#### GIVEN REQUEST
Below are the records; locate each line with the word "pose" and copy it.

#### DATASET ROWS
%%
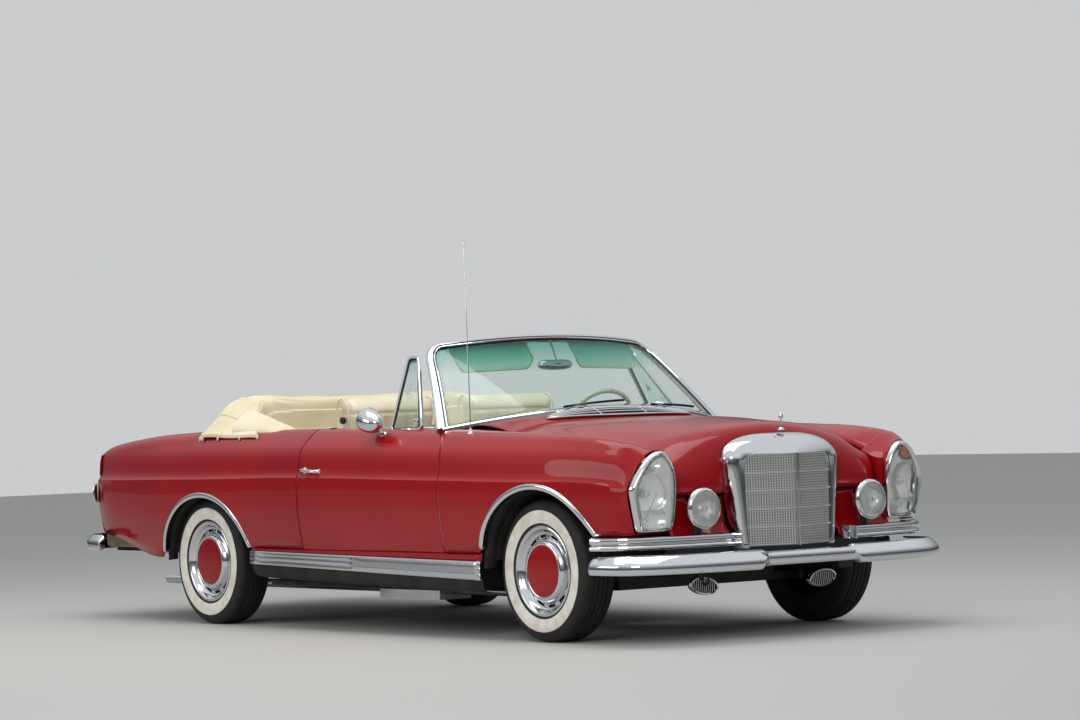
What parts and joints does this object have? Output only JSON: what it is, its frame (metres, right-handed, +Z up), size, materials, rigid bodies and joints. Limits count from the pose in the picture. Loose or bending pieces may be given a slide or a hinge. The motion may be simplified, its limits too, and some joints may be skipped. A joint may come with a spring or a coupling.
{
  "type": "convertible car",
  "caption": "Two-door open tourer car with folded soft top, upright chrome grille, tall lamps, cream seats and wide whitewall tyres.",
  "frame": {"origin": "on the ground below the middle of the car's length and width", "axes": "+X forward, +Y to the car's left, +Z up"},
  "size_m": [4.88, 1.844, 1.7801],
  "materials": {
    "body_paint": "deep red gloss enamel",
    "chrome": "bright chrome plate",
    "black_enamel": "satin black",
    "underseal": "matt black underseal",
    "cast_iron": "cast",
    "lamp_glass": "clear",
    "tail_lens": "red and amber lens",
    "screen_glass": "lightly tinted",
    "cream_leather": "soft grain",
    "cream_cloth": "woven cover cloth",
    "dash_leather": "grained",
    "ivory": "polished",
    "tyre_rubber": "black with a white wall",
    "wheel_steel": "enamelled steel with chrome"
  },
  "bodies": {
    "car_body": {"aerial": "chrome", "cowl": "body_paint", "dashboard": "dash_leather", "engine_bay": "black_enamel", "engine_block": "cast_iron", "exhaust": "black_enamel", "fenders": "body_paint", "floor_pan": "underseal", "fog_lamps": "chrome", "front_axle": "black_enamel", "front_bumper": "chrome", "front_seats": "cream_leather", "header_fittings": "chrome", "headlamp_bezels": "chrome", "headlamp_lenses": "lamp_glass", "hinge_posts": "black_enamel", "horns": "chrome", "nose_panel": "body_paint", "quarters": "body_paint", "rear_axle": "black_enamel", "rear_bumper": "chrome", "rear_panels": "body_paint", "rear_seat": "cream_leather", "rear_side_trims": "cream_leather", "sills": "body_paint", "soft_top": "cream_cloth", "steering_column": "black_enamel", "tail_lamps": "tail_lens", "wheel_houses": "underseal", "windscreen_frame": "chrome", "windscreen_glass": "screen_glass"},
    "hood": {"hood_panel": "body_paint", "grille_shell": "chrome", "grille_mesh": "chrome"},
    "boot_lid": {"boot_lid": "body_paint"},
    "door_left": {"door_panel_left": "body_paint", "door_fittings_left": "chrome"},
    "door_right": {"door_panel_right": "body_paint", "door_fittings_right": "chrome"},
    "knuckle_left": {"knuckle_left": "black_enamel"},
    "knuckle_right": {"knuckle_right": "black_enamel"},
    "steering_wheel": {"steering_wheel": "ivory"},
    "wheel_front_left": {"rim_front_left": "wheel_steel", "tyre_front_left": "tyre_rubber"},
    "wheel_front_right": {"rim_front_right": "wheel_steel", "tyre_front_right": "tyre_rubber"},
    "wheel_rear_left": {"rim_rear_left": "wheel_steel", "tyre_rear_left": "tyre_rubber"},
    "wheel_rear_right": {"rim_rear_right": "wheel_steel", "tyre_rear_right": "tyre_rubber"}
  },
  "joints": [
    {"name": "hood_hinge", "type": "hinge", "parent": "car_body", "child": "hood", "pos_m": [1.03, 0, 0.922], "axis": [0, -1, 0], "range_deg": [0, 55]},
    {"name": "boot_hinge", "type": "hinge", "parent": "car_body", "child": "boot_lid", "pos_m": [-1.4, 0, 0.9], "axis": [0, 1, 0], "range_deg": [0, 60]},
    {"name": "door_hinge_left", "type": "hinge", "parent": "car_body", "child": "door_left", "pos_m": [1, 0.864, 0.6], "axis": [0, 0, -1], "range_deg": [0, 60]},
    {"name": "door_hinge_right", "type": "hinge", "parent": "car_body", "child": "door_right", "pos_m": [1, -0.864, 0.6], "axis": [0, 0, 1], "range_deg": [0, 60]},
    {"name": "steer_left", "type": "hinge", "parent": "car_body", "child": "knuckle_left", "pos_m": [1.6, 0.64, 0.31], "axis": [0, 0, 1], "range_deg": [-32, 32]},
    {"name": "steer_right", "type": "hinge", "parent": "car_body", "child": "knuckle_right", "pos_m": [1.6, -0.64, 0.31], "axis": [0, 0, 1], "range_deg": [-33, 33]},
    {"name": "steering_wheel_turn", "type": "hinge", "parent": "car_body", "child": "steering_wheel", "pos_m": [0.5, 0.35, 0.9], "axis": [-0.9063, 0, 0.4226], "range_deg": [-560, 560]},
    {"name": "spin_front_left", "type": "hinge", "parent": "knuckle_left", "child": "wheel_front_left", "pos_m": [1.6, 0.741, 0.31], "axis": [0, 1, 0], "continuous": true},
    {"name": "spin_front_right", "type": "hinge", "parent": "knuckle_right", "child": "wheel_front_right", "pos_m": [1.6, -0.741, 0.31], "axis": [0, 1, 0], "continuous": true},
    {"name": "spin_rear_left", "type": "hinge", "parent": "car_body", "child": "wheel_rear_left", "pos_m": [-1.15, 0.7425, 0.31], "axis": [0, 1, 0], "continuous": true},
    {"name": "spin_rear_right", "type": "hinge", "parent": "car_body", "child": "wheel_rear_right", "pos_m": [-1.15, -0.7425, 0.31], "axis": [0, 1, 0], "continuous": true}
  ],
  "couplings": [
    {"joint": "steer_right", "follows": "steer_left", "ratio": 1},
    {"joint": "steering_wheel_turn", "follows": "steer_left", "ratio": 17}
  ]
}
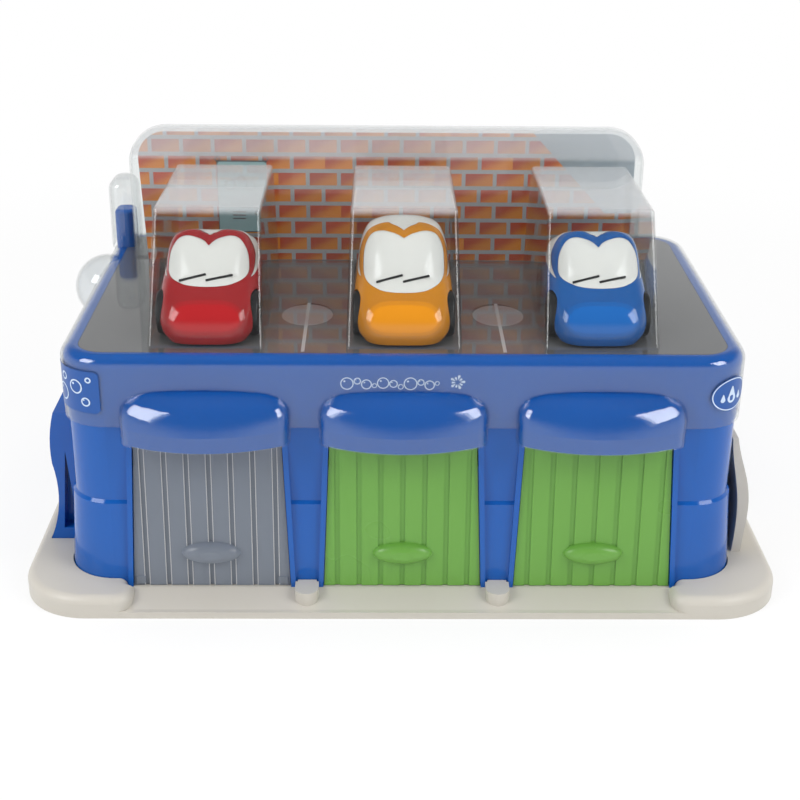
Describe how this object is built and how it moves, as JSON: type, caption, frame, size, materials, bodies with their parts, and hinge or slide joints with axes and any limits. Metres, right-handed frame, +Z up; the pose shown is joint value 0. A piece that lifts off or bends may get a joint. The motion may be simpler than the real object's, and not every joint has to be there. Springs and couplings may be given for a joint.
{
  "type": "toy car wash playset",
  "caption": "Toy car wash and garage with hinged slatted doors, a roof deck with parked toy cars and a clear lift-off cover.",
  "frame": {"origin": "centre of the tray's underside, on the floor", "axes": "+X to the right seen from the doors, +Y to the back, +Z up"},
  "size_m": [0.426, 0.254, 0.2295],
  "materials": {
    "tray_beige": "moulded polypropylene, soft sheen",
    "body_blue": "moulded polypropylene, gloss",
    "deck_grey": "moulded polypropylene, gloss",
    "cover_clear": "formed clear PET sheet",
    "card_print": "printed card with a brick pattern",
    "door_clear": "clear moulded plastic",
    "door_green": "moulded polypropylene, satin",
    "car_red": "moulded plastic, gloss",
    "car_yellow": "moulded plastic, gloss",
    "car_blue": "moulded plastic, gloss",
    "screen_white": "moulded plastic, gloss",
    "chassis_black": "moulded plastic",
    "wheel_black": "moulded plastic",
    "axle_steel": "drawn steel pin"
  },
  "bodies": {
    "playset": {"base_tray": "tray_beige", "body_shell": "body_blue", "roof_deck": "deck_grey", "side_rail": "tray_beige"},
    "cover": {"clear_cover": "cover_clear", "brick_card": "card_print"},
    "door_left": {"door_left": "door_clear"},
    "door_middle": {"door_middle": "door_green"},
    "door_right": {"door_right": "door_green"},
    "car_1": {"car_1_body": "car_red", "car_1_windscreen": "screen_white", "car_1_chassis": "chassis_black"},
    "car_1_front_axle": {"car_1_front_axle": "axle_steel", "car_1_front_wheel_left": "wheel_black", "car_1_front_wheel_right": "wheel_black"},
    "car_1_rear_axle": {"car_1_rear_axle": "axle_steel", "car_1_rear_wheel_left": "wheel_black", "car_1_rear_wheel_right": "wheel_black"},
    "car_2": {"car_2_body": "car_yellow", "car_2_windscreen": "screen_white", "car_2_chassis": "chassis_black"},
    "car_2_front_axle": {"car_2_front_axle": "axle_steel", "car_2_front_wheel_left": "wheel_black", "car_2_front_wheel_right": "wheel_black"},
    "car_2_rear_axle": {"car_2_rear_axle": "axle_steel", "car_2_rear_wheel_left": "wheel_black", "car_2_rear_wheel_right": "wheel_black"},
    "car_3": {"car_3_body": "car_blue", "car_3_windscreen": "screen_white", "car_3_chassis": "chassis_black"},
    "car_3_front_axle": {"car_3_front_axle": "axle_steel", "car_3_front_wheel_left": "wheel_black", "car_3_front_wheel_right": "wheel_black"},
    "car_3_rear_axle": {"car_3_rear_axle": "axle_steel", "car_3_rear_wheel_left": "wheel_black", "car_3_rear_wheel_right": "wheel_black"}
  },
  "joints": [
    {"name": "cover_lift", "type": "slide", "parent": "playset", "child": "cover", "axis": [0, 0, 1], "range_m": [0, 0.12]},
    {"name": "door_left_hinge", "type": "hinge", "parent": "playset", "child": "door_left", "pos_m": [-0.1065, -0.0987, 0.094], "axis": [-1, 0, 0], "range_deg": [0, 85]},
    {"name": "door_middle_hinge", "type": "hinge", "parent": "playset", "child": "door_middle", "pos_m": [0, -0.0987, 0.094], "axis": [-1, 0, 0], "range_deg": [0, 85]},
    {"name": "door_right_hinge", "type": "hinge", "parent": "playset", "child": "door_right", "pos_m": [0.1065, -0.0987, 0.094], "axis": [-1, 0, 0], "range_deg": [0, 85]},
    {"name": "car_1_lift", "type": "slide", "parent": "playset", "child": "car_1", "axis": [0, 0, 1], "range_m": [0, 0.06]},
    {"name": "car_1_front_roll", "type": "hinge", "parent": "car_1", "child": "car_1_front_axle", "pos_m": [-0.1065, -0.064, 0.1568], "axis": [1, 0, 0], "continuous": true},
    {"name": "car_1_rear_roll", "type": "hinge", "parent": "car_1", "child": "car_1_rear_axle", "pos_m": [-0.1065, -0.014, 0.1568], "axis": [1, 0, 0], "continuous": true},
    {"name": "car_2_lift", "type": "slide", "parent": "playset", "child": "car_2", "axis": [0, 0, 1], "range_m": [0, 0.06]},
    {"name": "car_2_front_roll", "type": "hinge", "parent": "car_2", "child": "car_2_front_axle", "pos_m": [0, -0.064, 0.1568], "axis": [1, 0, 0], "continuous": true},
    {"name": "car_2_rear_roll", "type": "hinge", "parent": "car_2", "child": "car_2_rear_axle", "pos_m": [0, -0.014, 0.1568], "axis": [1, 0, 0], "continuous": true},
    {"name": "car_3_lift", "type": "slide", "parent": "playset", "child": "car_3", "axis": [0, 0, 1], "range_m": [0, 0.06]},
    {"name": "car_3_front_roll", "type": "hinge", "parent": "car_3", "child": "car_3_front_axle", "pos_m": [0.1065, -0.064, 0.1568], "axis": [1, 0, 0], "continuous": true},
    {"name": "car_3_rear_roll", "type": "hinge", "parent": "car_3", "child": "car_3_rear_axle", "pos_m": [0.1065, -0.014, 0.1568], "axis": [1, 0, 0], "continuous": true}
  ],
  "couplings": [
    {"joint": "car_1_lift", "follows": "cover_lift", "ratio": 0.5},
    {"joint": "car_2_lift", "follows": "cover_lift", "ratio": 0.5},
    {"joint": "car_3_lift", "follows": "cover_lift", "ratio": 0.5}
  ]
}
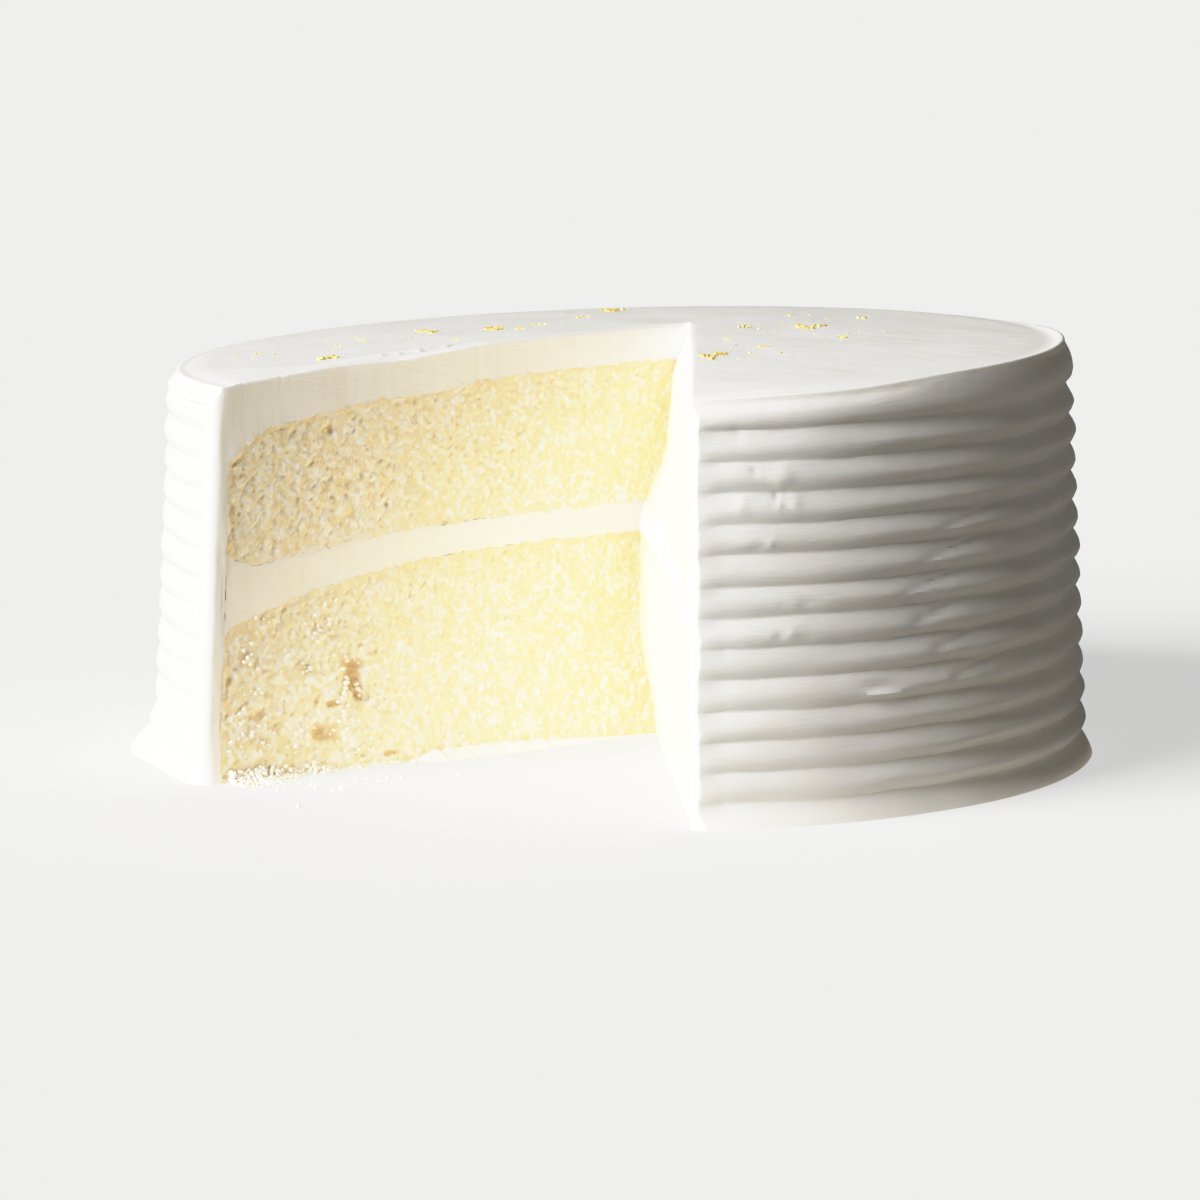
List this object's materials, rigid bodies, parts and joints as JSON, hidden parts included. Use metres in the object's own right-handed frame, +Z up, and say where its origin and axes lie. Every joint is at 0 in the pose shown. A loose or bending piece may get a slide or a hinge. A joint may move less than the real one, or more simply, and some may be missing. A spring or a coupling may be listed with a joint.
{
  "type": "layer cake",
  "caption": "White frosted layer cake with a wedge cut out, showing pale sponge and cream filling; the side is combed into level bands.",
  "frame": {"origin": "middle of the cake's bounding box, on the surface it stands on", "axes": "+Z up; the missing wedge opens towards -Y and -X, so -Y is the side that shows the cut"},
  "size_m": [0.1824, 0.1776, 0.0796],
  "materials": {
    "frosting": "soft satin buttercream, white, combed into bands",
    "filling": "smooth cream, faintly yellow",
    "sponge": "dull open crumb, pale yellow"
  },
  "bodies": {
    "root": {"lower_layer": "sponge", "filling": "filling", "upper_layer": "sponge", "frosting": "frosting"}
  },
  "joints": []
}
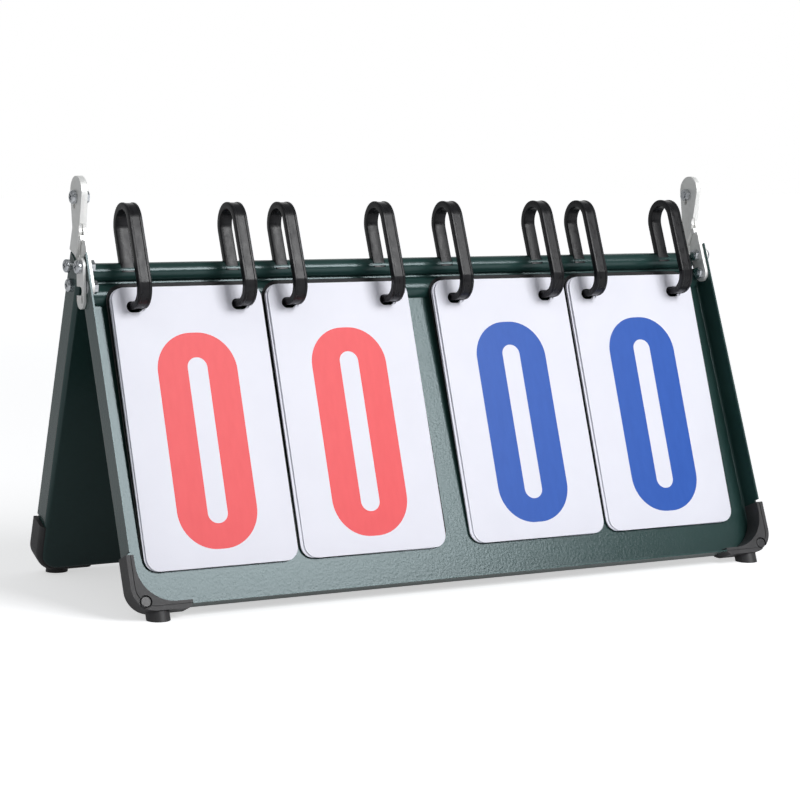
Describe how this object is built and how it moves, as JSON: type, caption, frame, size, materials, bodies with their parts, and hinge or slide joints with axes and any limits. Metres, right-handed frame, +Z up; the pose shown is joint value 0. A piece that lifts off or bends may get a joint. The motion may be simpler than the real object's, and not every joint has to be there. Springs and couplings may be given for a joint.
{
  "type": "flip scoreboard",
  "caption": "Folding tabletop flip scoreboard: two hinged sheet-metal trays that stand as an A-frame, with stacks of numbered flip cards hung on plastic rings.",
  "frame": {"origin": "centre of the floor area the object covers, at floor level, halfway between the two trays", "axes": "+X to the viewer's right along the hinge, +Y from the front tray to the rear tray, +Z up"},
  "size_m": [0.3948, 0.1608, 0.2174],
  "materials": {
    "green_paint": "gloss dark green enamel on steel sheet, with a fine orange peel",
    "zinc_plate": "bright zinc plate",
    "ring_plastic": "moulded, satin",
    "corner_plastic": "moulded, fine satin texture",
    "white_card": "smooth printed plastic card",
    "black_sheet": "flat plastic sheet"
  },
  "bodies": {
    "front_case": {"backing_1": "black_sheet", "backing_2": "black_sheet", "backing_3": "black_sheet", "backing_4": "black_sheet", "card_stack_1": "white_card", "card_stack_2": "white_card", "card_stack_3": "white_card", "card_stack_4": "white_card", "front_arm_bolts": "zinc_plate", "front_arm_left": "zinc_plate", "front_arm_nuts": "zinc_plate", "front_arm_right": "zinc_plate", "front_corner_left": "corner_plastic", "front_corner_right": "corner_plastic", "front_rivets": "corner_plastic", "front_tray": "green_paint", "pivot_bolts": "zinc_plate", "pivot_nuts": "zinc_plate", "rail_tube": "green_paint", "ring_1": "ring_plastic", "ring_2": "ring_plastic", "ring_3": "ring_plastic", "ring_4": "ring_plastic", "ring_5": "ring_plastic", "ring_6": "ring_plastic", "ring_7": "ring_plastic", "ring_8": "ring_plastic"},
    "rear_case": {"latch_studs": "zinc_plate", "rear_arm_bolts": "zinc_plate", "rear_arm_left": "zinc_plate", "rear_arm_nuts": "zinc_plate", "rear_arm_right": "zinc_plate", "rear_corner_left": "corner_plastic", "rear_corner_right": "corner_plastic", "rear_rivets": "corner_plastic", "rear_tray": "green_paint"},
    "card_1": {"number_card_1": "white_card"},
    "card_2": {"number_card_2": "white_card"},
    "card_3": {"number_card_3": "white_card"},
    "card_4": {"number_card_4": "white_card"},
    "hook_left": {"latch_hook_left": "zinc_plate"},
    "hook_right": {"latch_hook_right": "zinc_plate"}
  },
  "joints": [
    {"name": "case_hinge", "type": "hinge", "parent": "front_case", "child": "rear_case", "pos_m": [0, 0, 0.20661], "axis": [1, 0, 0], "range_deg": [0, 316.86]},
    {"name": "card_flip_1", "type": "hinge", "parent": "front_case", "child": "card_1", "pos_m": [-0.138, -0.01616, 0.16247], "axis": [1, 0, 0], "range_deg": [-110, 0]},
    {"name": "card_flip_2", "type": "hinge", "parent": "front_case", "child": "card_2", "pos_m": [-0.0505, -0.01616, 0.16247], "axis": [1, 0, 0], "range_deg": [-110, 0]},
    {"name": "card_flip_3", "type": "hinge", "parent": "front_case", "child": "card_3", "pos_m": [0.0505, -0.01616, 0.16247], "axis": [1, 0, 0], "range_deg": [-110, 0]},
    {"name": "card_flip_4", "type": "hinge", "parent": "front_case", "child": "card_4", "pos_m": [0.138, -0.01616, 0.16247], "axis": [1, 0, 0], "range_deg": [-110, 0]},
    {"name": "hook_left_swing", "type": "hinge", "parent": "front_case", "child": "hook_left", "pos_m": [-0.19345, -0.00728, 0.17132], "axis": [-1, 0, 0], "range_deg": [-20, 111.57]},
    {"name": "hook_right_swing", "type": "hinge", "parent": "front_case", "child": "hook_right", "pos_m": [0.19345, -0.00728, 0.17132], "axis": [-1, 0, 0], "range_deg": [-20, 111.57]}
  ]
}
%%
#### COMPLETE OUTPUT
What parts and joints does this object have? Output only JSON: what it is, its frame (metres, right-handed, +Z up), size, materials, rigid bodies and joints. Limits count from the pose in the picture. Loose or bending pieces may be given a slide or a hinge. The motion may be simplified, its limits too, and some joints may be skipped. A joint may come with a spring or a coupling.
Describe how this object is built and how it moves, as JSON: type, caption, frame, size, materials, bodies with their parts, and hinge or slide joints with axes and any limits. Metres, right-handed frame, +Z up; the pose shown is joint value 0. A piece that lifts off or bends may get a joint. The motion may be simpler than the real object's, and not every joint has to be there. Springs and couplings may be given for a joint.
List this object's materials, rigid bodies, parts and joints as JSON, hidden parts included. Use metres in the object's own right-handed frame, +Z up, and say where its origin and axes lie. Every joint is at 0 in the pose shown. A loose or bending piece may get a slide or a hinge. A joint may move less than the real one, or more simply, and some may be missing. A spring or a coupling may be listed with a joint.
Describe how this object is built and how it moves, as JSON: type, caption, frame, size, materials, bodies with their parts, and hinge or slide joints with axes and any limits. Metres, right-handed frame, +Z up; the pose shown is joint value 0. A piece that lifts off or bends may get a joint. The motion may be simpler than the real object's, and not every joint has to be there. Springs and couplings may be given for a joint.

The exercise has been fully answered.